Par un arrêt rendu le 11 mars 2025, la Cour administrative d'appel de Paris a reconnu que l’État avait commis des fautes en autorisant la commercialisation d’insecticides contenant du chlordécone, 

en prolongeant leur utilisation, en tardant à évaluer la pollution engendrée, à y remédier, à en mesurer les conséquences, et à informer les populations concernées.

Elle considère que l’État doit indemniser, lorsqu’il est prouvé, le préjudice moral d’anxiété des personnes exposées durablement à cette pollution.

Cette affaire a été portée devant la Cour administrative de Paris par près de 1 300 requérants ayant subi, en Guadeloupe et en Martinique, une exposition prolongée à la contamination des sols, de l’eau et de la chaîne alimentaire par le chlordécone. Cette substance, présente dans des insecticides, a été utilisée dans les plantations de bananes entre 1972 et 1993. La Cour estime que l’État a commis des fautes en renouvelant, à partir de 1974 et à plusieurs reprises, les autorisations provisoires de vente sans disposer des études toxicologiques requises. Il a ensuite homologué ces produits malgré l’évolution des connaissances sur leur dangerosité et a autorisé leur usage dérogatoire entre 1990 et 1993. De plus, après leur interdiction, l’État a tardé à organiser l’élimination des stocks restants, à rechercher les traces de contamination dans l’environnement et la chaîne alimentaire, et à mettre en place des mesures d’information et de protection des populations exposées.

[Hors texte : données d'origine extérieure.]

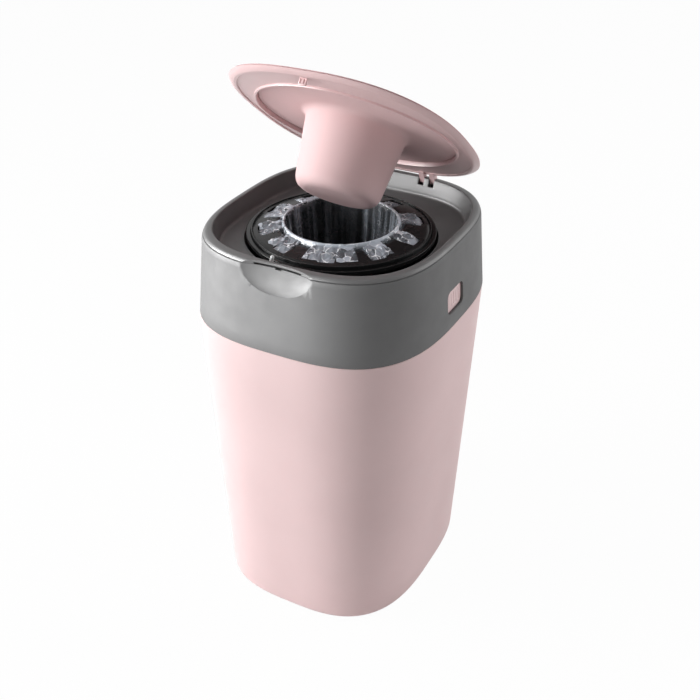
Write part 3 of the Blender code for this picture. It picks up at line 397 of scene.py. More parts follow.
tub_pink = moulded("tub_pink_satin", PINK, 0.55, specular=0.25, soft=0.08)
tab_pink = moulded("tab_pink_satin", PINK, 0.42, specular=0.25, soft=0.08)
lid_pink = moulded("lid_pink_gloss", LID_PINK, 0.32, grain=0.08, specular=0.25, soft=0.08)
plunger_pink = moulded("plunger_pink_satin", LID_PINK, 0.60, grain=0.15, specular=0.05, soft=0.08)
shell_grey = moulded("shell_grey_satin", GREY, 0.64, specular=0.65)
liner_grey = moulded("liner_grey_satin", LINER_GREY, 0.46, specular=0.55)
carrier_black = moulded("carrier_black_gloss", BLACK, 0.20, grain=0.05, specular=0.22)
cassette_black = moulded("cassette_black_satin", shade(BLACK, 1.9), 0.27, grain=0.10, specular=0.22)
grip_grey = moulded("grip_grey_rubber", shade(GREY, 0.8), 0.62, grain=0.4)
peg_white = moulded("peg_white_gloss", (0.78, 0.78, 0.78), 0.28, grain=0.05, soft=0.1)
click_white = moulded("click_white_acetal", (0.74, 0.74, 0.72), 0.38, grain=0.1)


def drawn_steel():
    material, tree, shader = shader_of("pin_drawn_steel")
    streaks = noise(tree, 900.0, 3.0, 0.6, (0.04, 1.0, 1.0))
    feed(tree, shader, {
        "Metallic": 1.0,
        "Base Color": ramp(tree, streaks, (0.50, 0.50, 0.52), (0.66, 0.66, 0.68)),
        "Roughness": ramp(tree, streaks, 0.22, 0.42),
    })
    bump(tree, shader, [(streaks, 0.2, 0.02 * MM)])
    return material


# The side of the tube, seen from above, where the film is made clearer so that the black behind it shows as
# painted shade deep in the tube
PAINTED_SHADE_WAY = radians(120)


def round_the_tube(tree, turns, fall):
    """Noise that runs round the tube's axis and slowly down it, and how near a place is to the far side,
    whose film is made clearer as painted shade.
    """
    offset = vector_math(tree, "SUBTRACT", object_place(tree), (0.0, AXIS_Y, 0.0))
    unit = vector_math(tree, "NORMALIZE", vector_math(tree, "MULTIPLY", offset, (1.0, 1.0, 0.0)))
    wide = vector_math(tree, "MULTIPLY", unit, (turns, turns, turns))
    down = vector_math(tree, "MULTIPLY", offset, (0.0, 0.0, fall))
    place = vector_math(tree, "ADD", wide, down)
    clear = (cos(PAINTED_SHADE_WAY), sin(PAINTED_SHADE_WAY), 0.0)
    return noise(tree, 1.0, 4.0, source=place), vector_math(tree, "DOT_PRODUCT", unit, clear, "Value")


def crease_highlight_lines(tree, scale):
    """Painted highlight lines along the creases between flat panes, each pane with a value of its own."""
    reach = 14 * MM
    place = object_place(tree)
    bend = new_node(tree, "ShaderNodeTexNoise", {"Vector": place, "Scale": 60.0}).outputs["Color"]
    inputs = {0: bend, 1: (reach, reach, reach), 2: place}
    shift = new_node(tree, "ShaderNodeVectorMath", inputs, "MULTIPLY_ADD").outputs["Vector"]
    found = []
    for feature, socket in (("DISTANCE_TO_EDGE", "Distance"), ("F1", "Color")):
        cells = tree.nodes.new("ShaderNodeTexVoronoi")
        cells.feature = feature
        feed(tree, cells, {"Scale": scale, "Vector": shift})
        found.append(cells.outputs[socket])
    return ramp(tree, found[0], 1.0, 0.0, 0.02, 0.09), found[1]


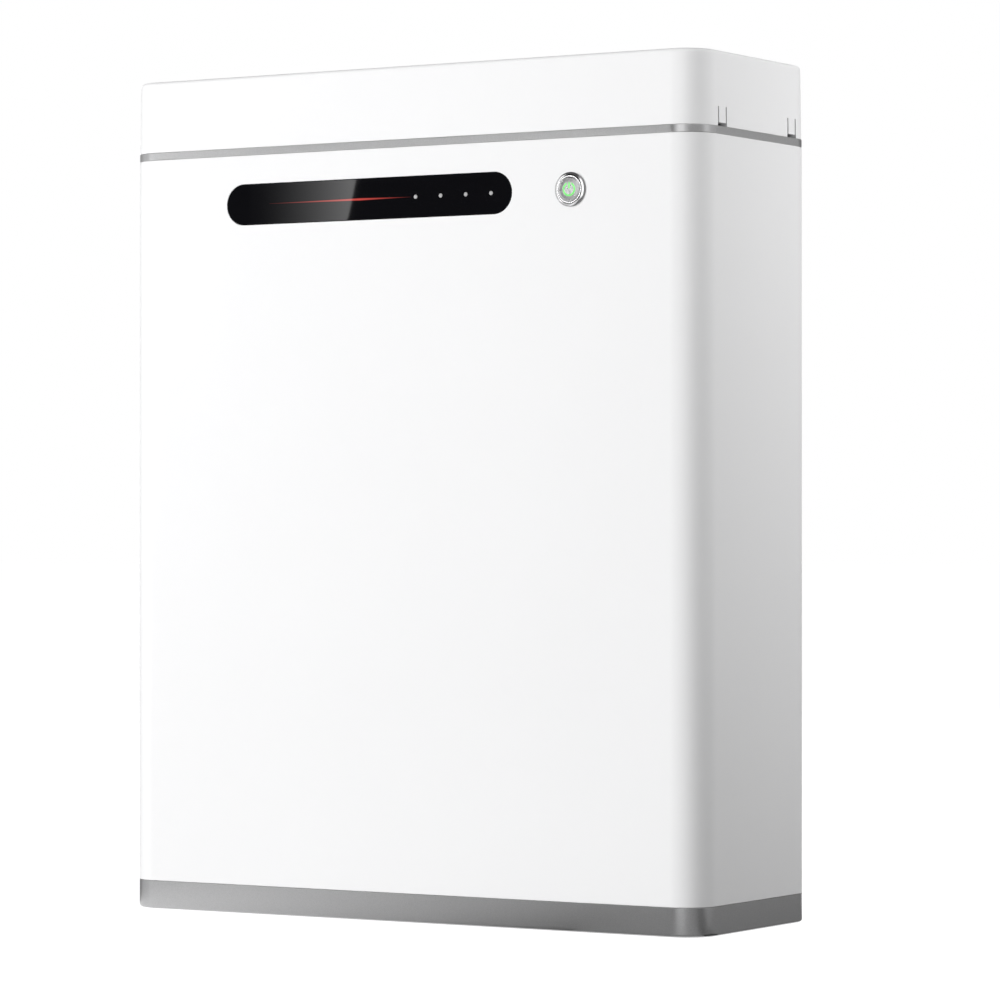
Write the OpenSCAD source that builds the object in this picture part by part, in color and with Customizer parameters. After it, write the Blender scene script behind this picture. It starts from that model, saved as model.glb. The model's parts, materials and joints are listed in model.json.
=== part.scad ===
// Wall battery unit: a slim white case on a grey metal base, with a lift-off lid over its terminals.
// Millimetres. X runs to the right, the front faces -Y, Z is up, and the base stands on Z = 0.

/* [Case] */
// Width of the case, side to side
body_w = 445; // [400:1:560]
// Depth of the case, front face to rear face
body_d = 154; // [152:1:180]
// Height from the floor to the top of the lid
body_h = 560; // [550:1:620]
// Radius of the four upright corners
corner_r = 22; // [17:1:30]
// Thickness of the folded sheet walls
wall_t = 1.5; // [1.2:0.1:2]
// Height of the grey metal base
base_h = 18.8; // [14:0.2:26]
// Height of the grey metal band under the lid
band_h = 5.1; // [4.9:0.1:8]
// Height of the lid above the band
lid_h = 48.2; // [44:0.2:60]

/* [Base and deck] */
// Wall and floor thickness of the cast base
base_wall = 3; // [2:0.5:5]
// Width of the inward flange at the top and bottom of the case
case_flange = 16; // [14:0.5:20]
// Thickness of the floor plate, the shelf over the cells and the terminal deck
plate_t = 2; // [1.5:0.1:2.5]
// Thickness of the foam gaskets
gasket_t = 1; // [0.8:0.1:1.2]

/* [Display window] */
// Length of the black window
window_len = 224; // [190:1:240]
// Height of the black window
window_h = 27.6; // [22:0.2:34]
// Distance of the window's middle from the case's middle, towards the right
window_x = -27.5; // [-35:0.5:-15]
// Distance from the top of the white case down to the middle of the window
window_drop = 33; // [29:0.5:45]
// Diameter of one charge dot
dot_d = 2.9; // [2:0.1:4]
// Distance from one charge dot to the next
dot_pitch = 19.3; // [14:0.1:22]
// Bare end of the window, left of the status line
mark_room = 34.5; // [25:0.5:60]
// Distance from the last charge dot to the right end of the window
dot_end = 16; // [14:0.5:30]
// Thickness of the red status line
line_h = 1.9; // [1.2:0.1:3]

/* [Power switch] */
// Distance of the switch from the case's middle
switch_x = 128.2; // [122:0.2:160]
// Diameter of the switch's threaded barrel
barrel_d = 19; // [18:0.5:20]
// Diameter of the switch's round bezel
bezel_d = 22.2; // [21.5:0.1:25]
// Height of the bezel above the front face
bezel_h = 1.9; // [1.2:0.1:2.2]
// Diameter of the push button
button_d = 15.8; // [14:0.1:16.4]
// Height of the push button above the front face
button_proud = 2.3; // [2.2:0.1:3.5]
// How far the button travels when pressed
button_travel = 2.2; // [1.5:0.1:3]

/* [Lid] */
// Wall thickness of the lid
lid_wall = 2.5; // [2:0.1:3]
// How far the lid's lower edge stands back from the case
lid_inset = 0.3; // [0.2:0.1:0.6]
// How far the lid's walls lean in by their top
lid_lean = 0.6; // [0:0.1:1.2]
// Radius of the lid's top edge
lid_edge_r = 3; // [2:0.5:5]
// Width of one snap tongue
tongue_w = 9.2; // [6:0.2:12]
// Height of the slots beside a tongue
tongue_h = 12.5; // [10:0.5:16]
// Distance between the two tongues on a side
tongue_spread = 94; // [70:1:98]
// Length of the cable outlet in the lid's rear wall
outlet_len = 110; // [80:1:140]
// Height of the cable outlet
outlet_h = 24; // [20:1:26]

/* [Battery cells] */
// Depth of one cell, from its back to its terminal face
cell_d = 118.5; // [100:0.5:119]
// Height of one cell
cell_h = 160; // [140:1:162]
// Thickness of the sheet between two cells
spacer_t = 0.8; // [0.4:0.1:0.8]
// Thickness of the pads under, between and over the rows
pad_t = 3; // [2:0.5:4]
// Thickness of an end plate
end_plate_t = 6; // [4:0.5:8]
// Width of the foot at each end of the battery module
foot_w = 11.3; // [10:0.1:14]

/* [Wiring bay] */
// Distance of the circuit breaker's middle from the left end of the battery module
breaker_edge = 52.3; // [48:0.1:60]
// Width of the two-pole circuit breaker
breaker_w = 54; // [50:1:58]
// Diameter of the two power studs
stud_d = 8; // [6:1:10]
// Distance between the two power studs
stud_pitch = 60; // [50:1:70]
// Free length of each power stud above its nut
stud_free = 17; // [12:1:20]
// Diameter of the power cables
cable_d = 7; // [6:0.5:8]

/* [Wall mounting] */
// Gap between the rear face of the case and the wall
hang_gap = 12; // [11:0.5:18]
// Width of the wall bracket
bracket_w = 340; // [320:1:370]
// Distance between the left and right wall holes
hole_pitch_x = 310; // [300:1:320]
// Distance between the upper and lower wall holes
hole_pitch_z = 60; // [50:1:70]
// Diameter of the wall holes
hole_d = 9; // [6:0.5:11]
// Thickness of the rail and bracket steel
hook_t = 2; // [1.5:0.1:2.5]
// Height of the hook that the unit hangs by
hook_h = 14; // [10:1:16]

/* [Hidden] */
$fn = 48;

// Colours
white = "#f3f3f2";
metal_grey = "#98989a";
zinc = "#b9bcc0";
steel = "#c9cbce";
black = "#141416";
rubber_black = "#26272a";
copper = "#c87a4a";
board_green = "#1f6b3c";
brass = "#c9a24a";
cell_blue = "#2f5fa8";
red = "#c0322b";

// Running clearance of parts that slide or turn, and looser gap of parts that are only placed
running = 0.05;
gap = 0.3;
// Small overlap that makes cuts run clean through a face
eps = 1;

// Levels of the case, from the floor up
front = -body_d / 2;
rear = body_d / 2;
shell_z0 = base_h;
band_z1 = body_h - lid_h;
shell_z1 = band_z1 - band_h;
inner_front = front + wall_t;
// The middle of the overall depth lies between the button's face and the wall
case_y = (button_proud - hang_gap) / 2;

// Rear opening and its joggled seat
rear_margin = 32.5;
rear_edge = 16;
seat_w = 14;
seat_lap = 4;
panel_gap = 0.5;
open_w = body_w - 2 * rear_margin;
open_z0 = shell_z0 + rear_edge;
open_z1 = shell_z1 - rear_edge;
open_h = open_z1 - open_z0;
open_mid = (open_z0 + open_z1) / 2;
seat_y = rear - wall_t - gasket_t;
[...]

La Cour relève que les premières études démontrant avec précision les risques sanitaires liés au chlordécone ont été publiées moins de quatre ans avant que les victimes ne sollicitent une indemnisation. Elle en conclut que leur demande n’est pas prescrite.

Enfin, elle souligne qu’au vu des connaissances actuelles, l’exposition au chlordécone est associée à un risque accru de cancer de la prostate et de récidive de cette maladie. Une exposition pré et postnatale pourrait également favoriser les naissances prématurées et affecter le développement cognitif et comportemental des enfants. Si les requérants n’avaient pas fourni d’éléments personnels précis devant le tribunal administratif, une dizaine d’entre eux ont cette fois apporté des preuves suffisantes, notamment des analyses sanguines et des études de sols, attestant d’une exposition avérée et de risques élevés.

Dans ces cas spécifiques, la Cour condamne l’État à réparer le préjudice d’anxiété lié à la conscience d’un risque élevé de développer une maladie grave. Elle reconnaît également, lorsqu’il est démontré, un préjudice moral lié aux conséquences avérées de cette exposition. En revanche, elle précise que la simple exposition au chlordécone, sans justification individuelle des impacts subis, ne suffit pas à établir un droit à réparation.